Some cautions before you go spring skiing

spring-skiing

Spring skiing is a wonderful experience, but there are a few things you have to consider before planning a ski trip that late in the season. The most obvious is to keep a lookout on snow cover and the weather. Aiming for the higher resorts is a good way to hedge your bets, but you’ll still need to be flexible and watch out for cold snaps or unseasonably hot weather, which may alter your plans drastically. Fortunately, no ski resort of any repute would go without issuing a snow and weather report, so this is a fairly easy factor to take into consideration.

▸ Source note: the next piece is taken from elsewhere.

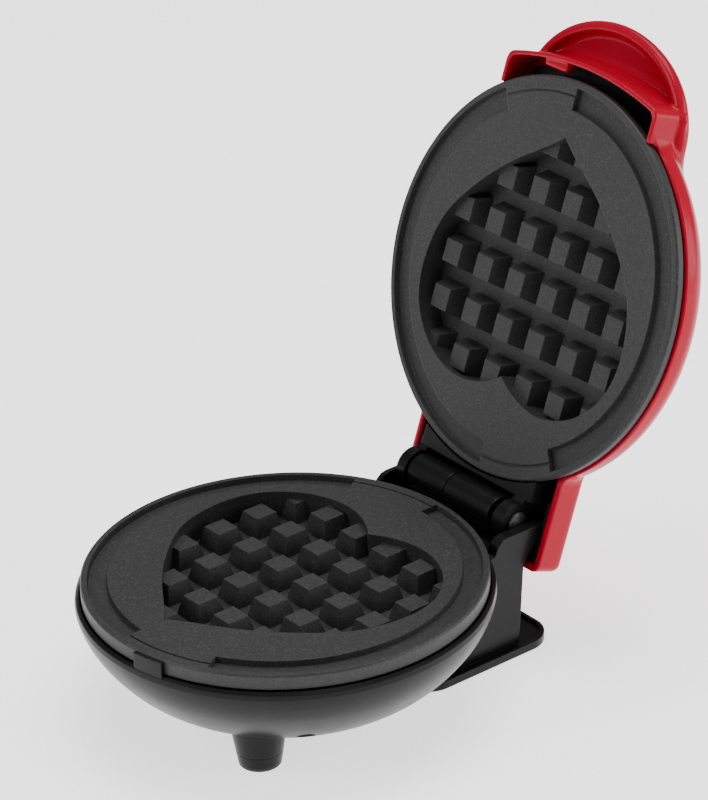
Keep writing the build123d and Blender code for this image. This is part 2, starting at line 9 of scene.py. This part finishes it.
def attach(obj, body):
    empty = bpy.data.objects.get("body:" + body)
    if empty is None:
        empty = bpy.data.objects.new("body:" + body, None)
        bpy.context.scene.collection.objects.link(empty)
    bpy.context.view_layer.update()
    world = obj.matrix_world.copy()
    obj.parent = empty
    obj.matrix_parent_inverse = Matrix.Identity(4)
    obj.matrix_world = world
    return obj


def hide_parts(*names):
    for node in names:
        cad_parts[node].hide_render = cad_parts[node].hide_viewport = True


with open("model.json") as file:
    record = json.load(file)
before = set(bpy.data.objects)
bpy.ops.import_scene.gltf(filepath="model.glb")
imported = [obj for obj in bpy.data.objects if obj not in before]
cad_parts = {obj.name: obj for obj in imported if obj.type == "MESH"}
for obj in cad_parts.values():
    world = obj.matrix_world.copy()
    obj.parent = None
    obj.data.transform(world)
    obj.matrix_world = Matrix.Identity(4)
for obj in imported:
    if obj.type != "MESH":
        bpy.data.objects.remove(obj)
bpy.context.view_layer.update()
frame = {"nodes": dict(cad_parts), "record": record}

NODES = frame["nodes"]

# ------------------------------------------------------------ placing numbers
# working frame of the model (mm): centre of the lower plate, z = 0 at its lip
HINGE_Y, HINGE_Z, OPEN = 70.75, -0.6, math.radians(110.4)
_J = [j for j in frame["record"]["behaviour"]["joints"] if j["name"] == "lid_hinge"][0]["pos_m"]
SHIFT_Y, SHIFT_Z = _J[1] * 1000.0 - HINGE_Y, _J[2] * 1000.0 - HINGE_Z


def W(x, y, z):
    """working millimetres, base side, to metres in the frame"""
    return Vector((x / 1000.0, (y + SHIFT_Y) / 1000.0, (z + SHIFT_Z) / 1000.0))


def L(x, y, z):
    """working millimetres on the closed lid, to metres in the frame with the lid open"""
    c, s = math.cos(-OPEN), math.sin(-OPEN)
    dy, dz = y - HINGE_Y, z - HINGE_Z
    return W(x, HINGE_Y + dy * c - dz * s, HINGE_Z + dy * s + dz * c)


# -------------------------------------------------------------------- camera
def make_camera():
    cam = bpy.data.cameras.new("camera")
    ob = bpy.data.objects.new("camera", cam)
    bpy.context.scene.collection.objects.link(ob)
    loc = Vector((0.76949, -0.567253 + SHIFT_Y / 1000.0, 0.54537 + SHIFT_Z / 1000.0))
    fw = Vector((-0.70391, 0.54463, -0.45596)).normalized()
    up = Vector((-0.34049, 0.30462, 0.88953)).normalized()
    r = fw.cross(up).normalized()
    up = r.cross(fw).normalized()
    m = Matrix(((r.x, up.x, -fw.x, loc.x), (r.y, up.y, -fw.y, loc.y), (r.z, up.z, -fw.z, loc.z), (0, 0, 0, 1)))
    ob.matrix_world = m
    cam.sensor_width = 36.0
    cam.sensor_fit = "AUTO"
    cam.lens = 3686.27 * 36.0 / 800.0
    cam.clip_start = 0.01
    cam.clip_end = 20
    bpy.context.scene.camera = ob
    return ob


make_camera()


# ----------------------------------------------------------------- materials
class NT:
    def __init__(self, name):
        self.m = bpy.data.materials.new(name)
        self.m.use_nodes = True
        self.t = self.m.node_tree
        self.t.nodes.clear()
        self.out = self.n("ShaderNodeOutputMaterial")
        self.b = self.n("ShaderNodeBsdfPrincipled")
        self.link(self.b, 0, self.out, 0)
        self.co = self.n("ShaderNodeTexCoord")

    def n(self, kind, **kw):
        x = self.t.nodes.new(kind)
        for k, v in kw.items():
            setattr(x, k, v)
        return x

    def link(self, a, i, b, j):
        self.t.links.new(a.outputs[i], b.inputs[j])

    def set(self, **kw):
        for k, v in kw.items():
            self.b.inputs[k.replace("_", " ")].default_value = v
        return self

    def noise(self, scale, detail=4.0, rough=0.5, dist=0.0, stretch=None):
        x = self.n("ShaderNodeTexNoise")
        x.inputs["Scale"].default_value = scale
        x.inputs["Detail"].default_value = detail
        x.inputs["Roughness"].default_value = rough
        x.inputs["Distortion"].default_value = dist
        if stretch:
            mp = self.n("ShaderNodeMapping")
            mp.inputs["Scale"].default_value = stretch
            self.link(self.co, "Object", mp, "Vector")
            self.link(mp, "Vector", x, "Vector")
        else:
            self.link(self.co, "Object", x, "Vector")
        return x

    def rng(self, src, out, a, b, c, d):
        x = self.n("ShaderNodeMapRange")
        self.link(src, out, x, "Value")
        for k, v in zip(("From Min", "From Max", "To Min", "To Max"), (a, b, c, d)):
            x.inputs[k].default_value = v
        return x

    def ramp(self, src, out, stops):
        x = self.n("ShaderNodeValToRGB")
        self.link(src, out, x, "Fac")
        e = x.color_ramp.elements
        while len(e) < len(stops):
            e.new(0.5)
        for i, (p, c) in enumerate(stops):
            e[i].position = p
            e[i].color = (*c, 1.0)
        return x

    def edges(self, radius):
        """light catches the small radius on every moulded edge"""
        x = self.n("ShaderNodeBevel", samples=4)
        x.inputs["Radius"].default_value = radius
        self.link(x, "Normal", self.b, "Normal")

    def bump(self, src, out, strength, dist):
        x = self.n("ShaderNodeBump")
        x.inputs["Strength"].default_value = strength
        x.inputs["Distance"].default_value = dist
        self.link(src, out, x, "Height")
        prev = self.b.inputs["Normal"].links
        if prev:
            src_n = prev[0].from_node
            self.t.links.new(src_n.outputs[prev[0].from_socket.name], x.inputs["Normal"])
        self.link(x, "Normal", self.b, "Normal")
        return x


def red_plastic():
    k = NT("red_gloss_plastic")
    k.set(IOR=1.22, Coat_Weight=0.03, Coat_Roughness=0.05)
    a = k.noise(9, 3)
    r = k.ramp(a, "Fac", [(0.3, (0.33, 0.0006, 0.014)), (0.7, (0.37, 0.0008, 0.018))])
    k.link(r, "Color", k.b, "Base Color")
    s = k.noise(60, 5, 0.6)
    q = k.rng(s, "Fac", 0.35, 0.7, 0.17, 0.25)
    k.link(q, "Result", k.b, "Roughness")
    f = k.noise(220, 2)
    k.bump(f, "Fac", 0.03, 0.0002)
    return k.m


def black_plastic(name="black_satin_plastic", base=0.005, rough=(0.26, 0.36), grain=0.08):
    k = NT(name)
    k.set(IOR=1.24)
    k.edges(0.0006)
    a = k.noise(25, 4)
    r = k.ramp(a, "Fac", [(0.3, (base * 0.9,) * 3), (0.7, (base * 1.15, base * 1.15, base * 1.18))])
    k.link(r, "Color", k.b, "Base Color")
    s = k.noise(70, 5, 0.6)
    q = k.rng(s, "Fac", 0.3, 0.7, rough[0], rough[1])
    k.link(q, "Result", k.b, "Roughness")
    f = k.noise(2600, 2)
    k.bump(f, "Fac", grain, 0.00006)
    return k.m


def nonstick():
    k = NT("nonstick_coating")
    k.set(IOR=1.3)
    k.edges(0.00045)
    fine = k.noise(1500, 2, 0.6)
    broad = k.noise(14, 3)
    mix = k.n("ShaderNodeMix", data_type="RGBA")
    r1 = k.ramp(fine, "Fac", [(0.36, (0.020, 0.020, 0.021)), (0.56, (0.030, 0.030, 0.031)), (0.70, (0.062, 0.062, 0.064))])
    r2 = k.ramp(broad, "Fac", [(0.3, (0.026, 0.026, 0.027)), (0.7, (0.036, 0.036, 0.037))])
    mix.inputs["Factor"].default_value = 0.45
    k.link(r1, "Color", mix, "A")
    k.link(r2, "Color", mix, "B")
    k.link(mix, "Result", k.b, "Base Color")
    q = k.rng(fine, "Fac", 0.3, 0.75, 0.36, 0.52)
    k.link(q, "Result", k.b, "Roughness")
    k.bump(fine, "Fac", 0.18, 0.00008)
    wide = k.noise(320, 3)
    k.bump(wide, "Fac", 0.05, 0.0001)
    return k.m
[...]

One Austrian weather phenomenon which might put a hole in even the best laid plans is the foehn. This very warm, dry, wind sweeps over the country from the hotter climes of the south and occurs most often during autumn and spring, when it can melt the snow with heartbreaking speed. Alpine valleys which run south and north are particularly susceptible. The foehn is sometimes blamed for setting up the right conditions for avalanches, and for making the air so dry it poses a serious fire risk to the ubiquitous wooden chalets.

Apart from such cautions however, a spring skiing trip isn’t any more troublesome or difficult to arrange than the more usual winter skiing trip. Time the trip right, and with the sharp drop in prices, the greater freedom on the slopes, the fantastic snow conditions and the chance to go beach sunbathing after a hard morning’s skiing, there’ll be no better way to make the most of your spring!